Mais derrière cette insouciance apparente, se cachent des blessures inhérentes à la vie, des interrogations qui ne peuvent trouver de réponses car elles appartiennent aux mystères de la vie et de l'identité des êtres. Lucia est une femme lucide qui essaie de se construire en racontant, en se créant par le récit un être particulier :
"Mais moi, je suis persuadée que l'art primordial est celui du récit, parce que pour pouvoir exister, nous les humains, nous devons d'abord raconter." (p. 19)
Alors oui, quelquefois, elle ment, elle cache la vérité pour agrémenter sa vie d'un brin de folie, ou, paradoxalement d'un souffle de souffrance. Elle nous raconte le couple et son usure :
"Si je sortais avec Adrian, si je partageais ma vie avec lui, il arriverait probablement un moment o^j ele haïrais parce qu'il parle la bouche pleine, comme il était en train de le faire à ce moment-là, projetant des miettes de pain et des postillons partout. Mais, ce jour-là, même de telles cochonneries m'attendrissaient. Il n'est au monde pire arbitraire, injustice plus atroce que ceux du sentiment." (p. 177)
Le monde qu'elle cotoie lui apprend le mensonge, la trahison, la faiblesse de l'être humain sans arrêt tenté par le Mal,
"Ce que vous disiez tout à l'heure, a ajouté Félix. A quoi pouvait servir de se comporter dignement. Eh bien, à nous donner la mesure de ce que nous sommes. Nous, les humains, voyez-vous, sommes incapables d'imaginer ce qui n'existe pas ; si nous pouvons parler de choses telles que la consolation, la solidarité, l'amour et la beauté, c'est parce qu'en fait, ces choses existent et font partie des êtres, de même que la férocité et l'égoïsme." (p. 380)

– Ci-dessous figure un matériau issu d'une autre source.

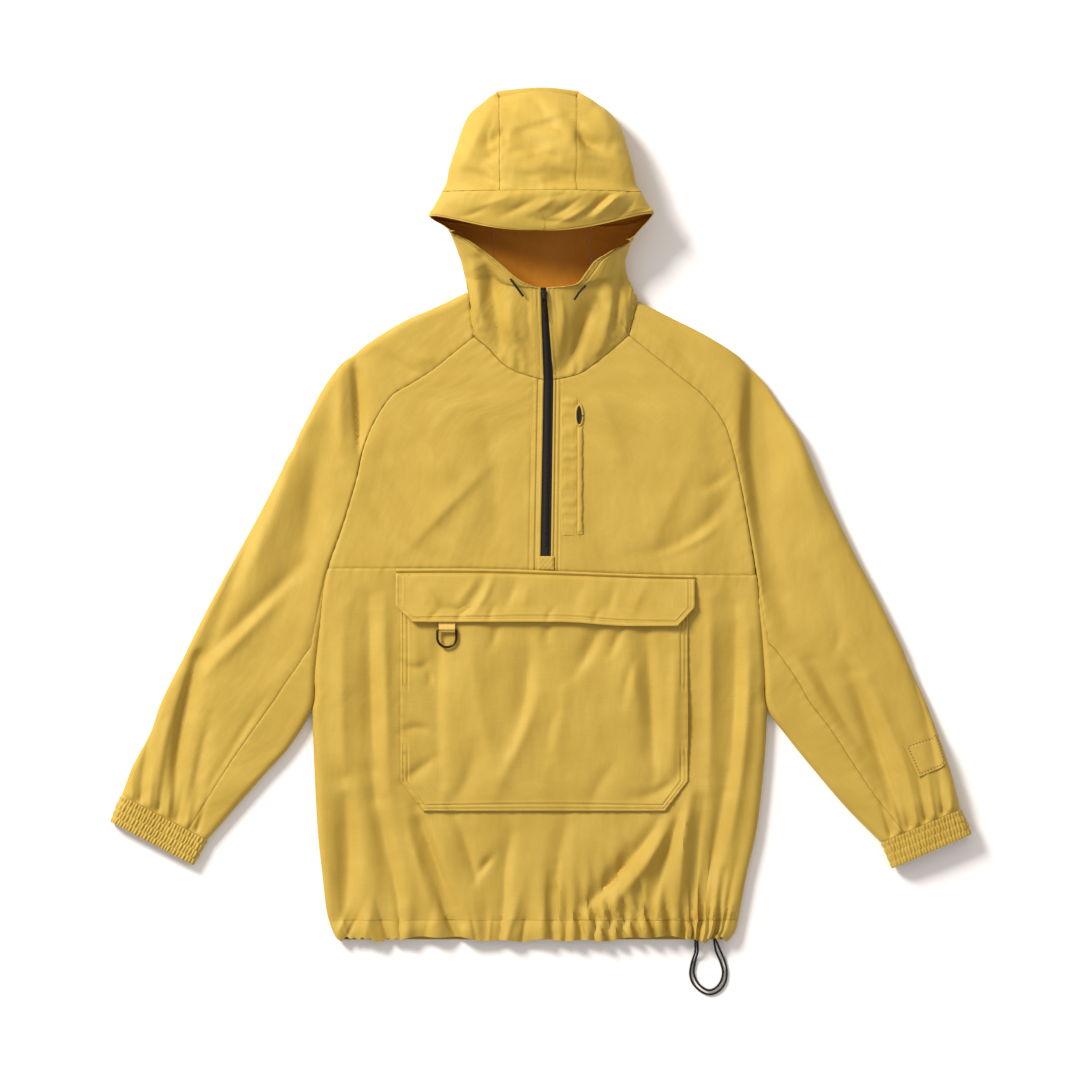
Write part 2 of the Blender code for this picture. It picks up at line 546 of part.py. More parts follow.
def hood_side(side):
    """Side of hood and collar, c 0 to 1 from its top, rim or zip edge to the table, 1 to 2 under the back."""
    table = HOOD_LEFT if side < 0 else HOOD_RIGHT
    body = front_upper(side)
    arm = sleeve(LEFT_SLEEVE if side < 0 else RIGHT_SLEEVE)

    def neck_line(p):
        """The seam that the collar shares with the upper front and the sleeve."""
        on_body = body(np.full_like(p, -0.0016), 1.0 - 2.0 * np.clip(p / NECK_CORNER, 0.0, 1.0))
        on_arm = arm(np.full_like(p, -0.016), np.interp(p, [NECK_CORNER, WIDEST, 1.0], [-1.0, 1.5, 2.0]))
        return np.where((p < NECK_CORNER)[..., None], on_body, on_arm)

    def wall_point(row, p):
        fall = collar_fall(row)[..., None]
        ring = hood_arch(table, np.minimum(row, COLLAR_ROW), p) * (1.0 - fall) + neck_line(p) * fall
        ring[..., 2] += COLLAR_PUFF * np.sin(np.pi * fall[..., 0]) * smooth((0.9 - p) / 0.3)
        return ring

    def surface(row, c):
        above = row < BRIM_SEAM_ROW + 0.02
        top = np.where(above, top_seam_share(side, row) + 0.0008, 0.0)
        ring = np.clip(c, 0.0, 1.0)
        p = np.where(ring < WIDEST, top + (WIDEST - top) * ring / WIDEST, ring)
        wall_at = wall_point(row, p)
        wall_at[..., 1] += NOSE * np.clip(1.0 - row / 1.5, 0.0, 1.0) * np.sin(np.pi * ring)
        foot = wall_point(row, np.ones_like(p))
        back = np.clip(c - 1.0, 0.0, 1.0)
        seam_x = back_seam_x(side, row)
        x = foot[..., 0] + (seam_x - foot[..., 0]) * back
        y = foot[..., 1] + (hood_back_y(row, seam_x) - foot[..., 1]) * back
        return np.where((c > 1.0)[..., None], points(x, y, 0.0), wall_at)

    return surface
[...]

Lucia va apprendre la sagesse, elle va comprendre que même la souffrance est nécessaire à la vie, car elle nous aide à rester vivant, l'absence de douleur nous tuerait en effet plus sûrement et rapidement que les symptômes salvateurs.

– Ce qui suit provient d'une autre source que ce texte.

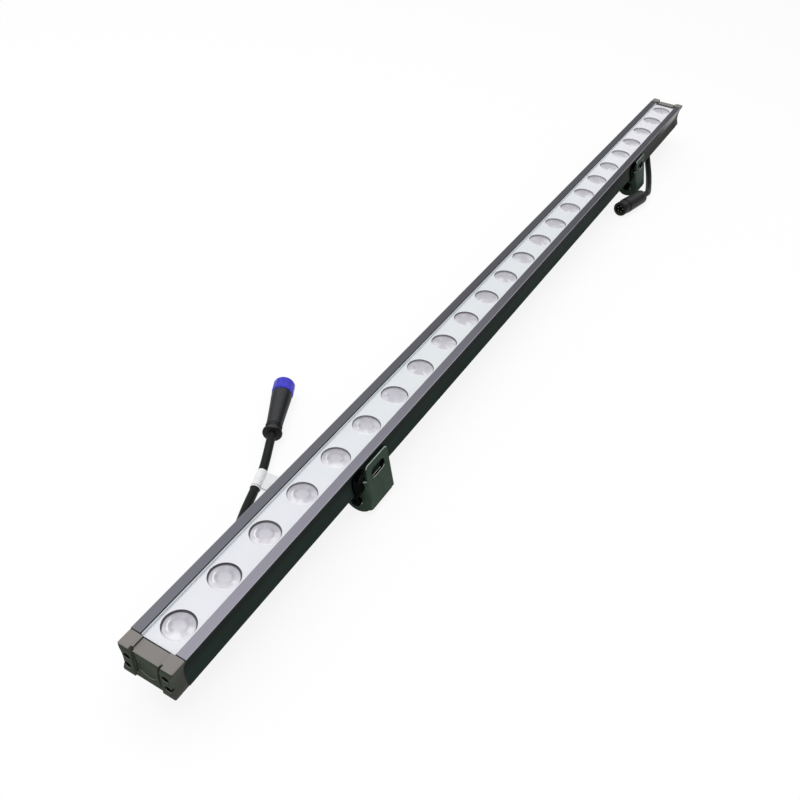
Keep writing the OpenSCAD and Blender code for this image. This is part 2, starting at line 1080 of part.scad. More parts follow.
module clamp_screws() {
    seat = waist_w / 2 + 4 * gap + clamp_t;
    color("black")
    in_place()
    for (far = [0, 1]) {
        translate([near_cheek + far * foot_spacing - gap - clamp_w / 2, -seat, clamp_screw_z]) {
            translate([0, -clamp_head_h, 0])
                rod_y(clamp_head_d, clamp_head_h);
            rod_y(clamp_screw_d, seat - waist_w / 2 - gap);
        }
    }
}

module pivot_screws() {
    color("black")
    for (far = [0, 1]) {
        at_pivot(far) {
            translate([-fit - washer_t - head_h, 0, 0])
                difference() {
                    rod_x(pivot_head_d, head_h);
                    mirror([1, 0, 0])
                        cross_cut();
                }
            translate([-fit - washer_t, 0, 0])
                rod_x(pivot_d, washer_t + sheet + 2 * gap + lug_t + pivot_nut_t + over);
        }
    }
}

module pivot_washers() {
    color("silver")
    for (far = [0, 1]) {
        at_pivot(far)
            translate([-fit - washer_t, 0, 0])
                difference() {
                    rod_x(washer_d, washer_t);
                    translate([-over, 0, 0])
                        rod_x(pivot_d + 2 * fit, washer_t + 2 * over);
                }
    }
}

module pivot_nuts() {
    color("silver")
    for (far = [0, 1]) {
        at_pivot(far)
            translate([sheet + gap + lug_t, 0, 0])
                difference() {
                    rotate([0, 90, 0])
                        cylinder(d = pivot_nut_d, h = pivot_nut_t, $fn = 6);
                    translate([-over, 0, 0])
                        rod_x(pivot_d + 2 * fit, pivot_nut_t + 2 * over);
                }
    }
}

housing();
cover_glass();
cover_seals();
lens_plate();
lenses();
leds();
led_board();
board_screws();
control_board();
control_parts();
lead_wires();
near_end_cap();
far_end_cap();
near_gasket();
far_gasket();
end_screws();
near_outlet();
far_outlet();
outlet_screws();
near_gland_nut();
far_gland_nut();
near_strain_relief();
far_strain_relief();
near_cable();
far_cable();
flag_label();
plug_body();
plug_insert();
plug_seal();
coupling_ring();
socket_body();
socket_insert();
socket_pins();
socket_seal();
near_foot();
far_foot();
near_clamp();
far_clamp();
clamp_screws();
pivot_screws();
pivot_washers();
pivot_nuts();
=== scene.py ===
# %% [markdown]
# # Outdoor wall washer light: the looks
#
# The light is a slim metal bar with a white plate and a row of lenses under glass. It lies on two
# folded foot brackets, with a plug on one short cable and a socket on another. Every solid was
# made to size in the CAD source. This lesson loads those solids and gives them their finishes.
# Where the real piece has rounded edges, ribs or a curl that the solids leave out, a new piece
# takes the solid's place.

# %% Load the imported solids
import bpy
import json
import math
from mathutils import Euler, Matrix, Vector


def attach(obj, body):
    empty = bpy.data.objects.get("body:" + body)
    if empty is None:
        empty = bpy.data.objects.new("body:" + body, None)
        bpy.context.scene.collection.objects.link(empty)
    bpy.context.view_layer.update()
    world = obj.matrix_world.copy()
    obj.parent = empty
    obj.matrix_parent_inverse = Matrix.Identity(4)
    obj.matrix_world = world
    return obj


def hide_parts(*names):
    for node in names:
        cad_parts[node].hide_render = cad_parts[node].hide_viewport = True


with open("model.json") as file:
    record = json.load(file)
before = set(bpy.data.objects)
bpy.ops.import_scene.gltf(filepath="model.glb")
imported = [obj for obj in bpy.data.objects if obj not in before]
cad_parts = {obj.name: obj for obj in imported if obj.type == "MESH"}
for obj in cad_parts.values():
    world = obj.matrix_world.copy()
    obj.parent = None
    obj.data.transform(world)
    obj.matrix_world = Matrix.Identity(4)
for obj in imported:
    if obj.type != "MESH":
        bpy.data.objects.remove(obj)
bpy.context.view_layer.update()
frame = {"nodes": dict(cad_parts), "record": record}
solids = frame["nodes"]
mm = 0.001

# %% [markdown]
# The camera stands where the photograph was taken: close to the near end and above it, so that
# the bar runs away to the upper right corner. Its place and turn came from a fit to the 24
# lenses, whose distance from each other is known.

# %% Camera
bpy.ops.object.camera_add(
    location=(-0.67623, -0.22939, 0.4766),
    rotation=(math.radians(49.4686), math.radians(-3.6464), math.radians(-60.072)),
)
camera = bpy.context.object
camera.data.sensor_width = 36
camera.data.lens = 38.993
camera.data.clip_start = 0.02
bpy.context.scene.camera = camera
print("camera looks along", [round(v, 3) for v in -camera.matrix_world.col[2].xyz])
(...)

"Laisse-moi te parler des pingouins, ces oiseaux patauds qui habitent par millions la déserte Antarctique. Quand les petits des pingouins sortent de leurs oeufs, leurs paretns doivent les laisser seuls pour aller chercher de la nourriture en mer. Ce qui pose un grave problème, parce que les petits pingouins sont recouverts d'un duvet si léger qu'il ne suffirait pas à les maintenir en vie dans les températures extrêmement froides du pôle Sud. Alors les petits pingouins restent regroupés sur leurs îlots de glace, des milliers de pingouins qui viennent de naître serrés les uns contre les autres pour se tenir chaud. Mais pour que ceux qui se trouvent à l'extérieur du groupe ne gèlent pas, les petis pingouins tournent sans arrêt si bien qu'aucun n'est exposé aux intempéries plus de quelques secondes. (...) C'est une générosité dictée par la mémoire génétique, par la sagesse brute des cellules. Ce que je veux te dire à travers cet exemple, Lucia, c'est que ce que nous appelons le Bien est déjà présent au coeur même des choses, chez les animaux irrationnels, dans la matière aveugle. le monde n'est pas simplement fureur, violence et chaos, mais il est aussi ces pingouins ordonnés et fraternels." (p. 422)
"La vie est beaucoup plus grande que nos peurs. Et nous sommes même capables de supporter beaucoup plus que nous le souhaiterions. Alors, reste calme." (p.423)
Un très beau roman à savourer...
Ce que j’ai moins aimé :
- Rien.
Premières phrases :
"La plus grande révélation que j'ai eue dans ma vie a commencé par l'observation de la porte battante de toilettes publiques. j'ai remarqué que la réalité a tendance à se manifester ainsi, absurde, inconcevable et paradoxale, si bien que de la grossièreté naît souvent le sublime ; de l'hooreur, la beauté, et de la transcendance, l'idiotie la plus totale."